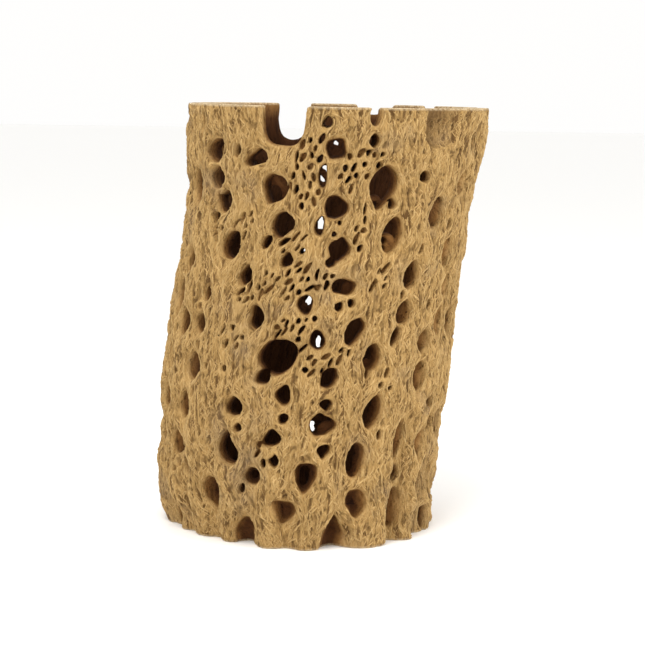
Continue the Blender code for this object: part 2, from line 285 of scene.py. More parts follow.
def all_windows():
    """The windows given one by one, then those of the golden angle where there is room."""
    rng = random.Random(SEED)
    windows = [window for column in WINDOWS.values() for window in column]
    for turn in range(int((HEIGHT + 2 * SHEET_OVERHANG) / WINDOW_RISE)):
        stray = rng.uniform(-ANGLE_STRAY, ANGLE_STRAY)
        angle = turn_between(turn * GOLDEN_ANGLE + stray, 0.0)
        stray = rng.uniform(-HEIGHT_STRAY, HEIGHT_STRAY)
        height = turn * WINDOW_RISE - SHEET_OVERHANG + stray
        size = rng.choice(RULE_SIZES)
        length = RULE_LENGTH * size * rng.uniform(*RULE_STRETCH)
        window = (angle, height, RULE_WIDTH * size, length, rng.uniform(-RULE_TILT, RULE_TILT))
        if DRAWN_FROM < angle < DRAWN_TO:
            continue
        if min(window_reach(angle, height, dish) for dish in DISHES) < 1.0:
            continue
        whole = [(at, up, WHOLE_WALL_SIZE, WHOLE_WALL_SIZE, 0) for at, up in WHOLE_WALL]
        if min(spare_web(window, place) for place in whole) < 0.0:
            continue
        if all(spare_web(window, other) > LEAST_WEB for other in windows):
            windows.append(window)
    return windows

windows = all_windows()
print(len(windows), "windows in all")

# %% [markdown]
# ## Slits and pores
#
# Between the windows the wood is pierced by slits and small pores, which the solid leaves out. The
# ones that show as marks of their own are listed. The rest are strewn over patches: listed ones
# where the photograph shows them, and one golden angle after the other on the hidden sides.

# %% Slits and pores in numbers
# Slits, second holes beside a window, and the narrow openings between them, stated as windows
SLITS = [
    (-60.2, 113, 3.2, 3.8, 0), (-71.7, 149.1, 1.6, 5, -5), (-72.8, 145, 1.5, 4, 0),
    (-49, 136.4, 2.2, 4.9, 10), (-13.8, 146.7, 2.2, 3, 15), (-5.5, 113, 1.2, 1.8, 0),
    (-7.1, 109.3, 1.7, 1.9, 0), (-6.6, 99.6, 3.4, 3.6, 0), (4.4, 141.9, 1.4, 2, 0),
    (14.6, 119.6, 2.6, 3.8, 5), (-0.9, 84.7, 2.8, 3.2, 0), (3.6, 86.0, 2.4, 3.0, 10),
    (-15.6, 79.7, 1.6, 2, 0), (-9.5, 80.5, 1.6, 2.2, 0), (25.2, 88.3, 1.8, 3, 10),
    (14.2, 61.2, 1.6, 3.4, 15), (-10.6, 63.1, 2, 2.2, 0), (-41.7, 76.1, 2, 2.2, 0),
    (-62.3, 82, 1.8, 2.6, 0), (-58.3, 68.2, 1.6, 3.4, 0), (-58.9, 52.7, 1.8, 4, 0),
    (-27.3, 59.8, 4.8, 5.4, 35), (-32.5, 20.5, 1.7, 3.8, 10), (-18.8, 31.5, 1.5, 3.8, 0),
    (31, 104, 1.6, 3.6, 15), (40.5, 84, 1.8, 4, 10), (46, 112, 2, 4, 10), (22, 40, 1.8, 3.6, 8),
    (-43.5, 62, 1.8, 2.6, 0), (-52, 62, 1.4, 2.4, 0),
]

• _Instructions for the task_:
Every line of the material must be returned exactly as it appears.

• _The answer_:
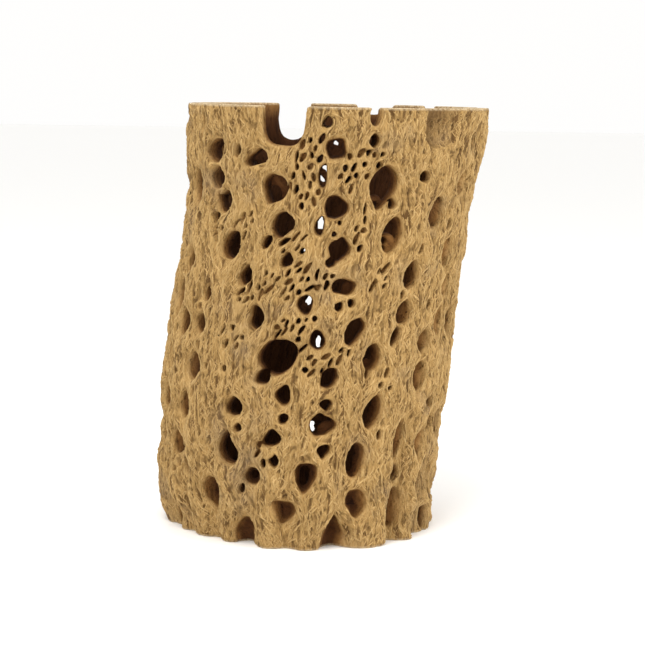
Continue the Blender code for this object: part 2, from line 285 of scene.py. More parts follow.
def all_windows():
    """The windows given one by one, then those of the golden angle where there is room."""
    rng = random.Random(SEED)
    windows = [window for column in WINDOWS.values() for window in column]
    for turn in range(int((HEIGHT + 2 * SHEET_OVERHANG) / WINDOW_RISE)):
        stray = rng.uniform(-ANGLE_STRAY, ANGLE_STRAY)
        angle = turn_between(turn * GOLDEN_ANGLE + stray, 0.0)
        stray = rng.uniform(-HEIGHT_STRAY, HEIGHT_STRAY)
        height = turn * WINDOW_RISE - SHEET_OVERHANG + stray
        size = rng.choice(RULE_SIZES)
        length = RULE_LENGTH * size * rng.uniform(*RULE_STRETCH)
        window = (angle, height, RULE_WIDTH * size, length, rng.uniform(-RULE_TILT, RULE_TILT))
        if DRAWN_FROM < angle < DRAWN_TO:
            continue
        if min(window_reach(angle, height, dish) for dish in DISHES) < 1.0:
            continue
        whole = [(at, up, WHOLE_WALL_SIZE, WHOLE_WALL_SIZE, 0) for at, up in WHOLE_WALL]
        if min(spare_web(window, place) for place in whole) < 0.0:
            continue
        if all(spare_web(window, other) > LEAST_WEB for other in windows):
            windows.append(window)
    return windows

windows = all_windows()
print(len(windows), "windows in all")

# %% [markdown]
# ## Slits and pores
#
# Between the windows the wood is pierced by slits and small pores, which the solid leaves out. The
# ones that show as marks of their own are listed. The rest are strewn over patches: listed ones
# where the photograph shows them, and one golden angle after the other on the hidden sides.

# %% Slits and pores in numbers
# Slits, second holes beside a window, and the narrow openings between them, stated as windows
SLITS = [
    (-60.2, 113, 3.2, 3.8, 0), (-71.7, 149.1, 1.6, 5, -5), (-72.8, 145, 1.5, 4, 0),
    (-49, 136.4, 2.2, 4.9, 10), (-13.8, 146.7, 2.2, 3, 15), (-5.5, 113, 1.2, 1.8, 0),
    (-7.1, 109.3, 1.7, 1.9, 0), (-6.6, 99.6, 3.4, 3.6, 0), (4.4, 141.9, 1.4, 2, 0),
    (14.6, 119.6, 2.6, 3.8, 5), (-0.9, 84.7, 2.8, 3.2, 0), (3.6, 86.0, 2.4, 3.0, 10),
    (-15.6, 79.7, 1.6, 2, 0), (-9.5, 80.5, 1.6, 2.2, 0), (25.2, 88.3, 1.8, 3, 10),
    (14.2, 61.2, 1.6, 3.4, 15), (-10.6, 63.1, 2, 2.2, 0), (-41.7, 76.1, 2, 2.2, 0),
    (-62.3, 82, 1.8, 2.6, 0), (-58.3, 68.2, 1.6, 3.4, 0), (-58.9, 52.7, 1.8, 4, 0),
    (-27.3, 59.8, 4.8, 5.4, 35), (-32.5, 20.5, 1.7, 3.8, 10), (-18.8, 31.5, 1.5, 3.8, 0),
    (31, 104, 1.6, 3.6, 15), (40.5, 84, 1.8, 4, 10), (46, 112, 2, 4, 10), (22, 40, 1.8, 3.6, 8),
    (-43.5, 62, 1.8, 2.6, 0), (-52, 62, 1.4, 2.4, 0),
]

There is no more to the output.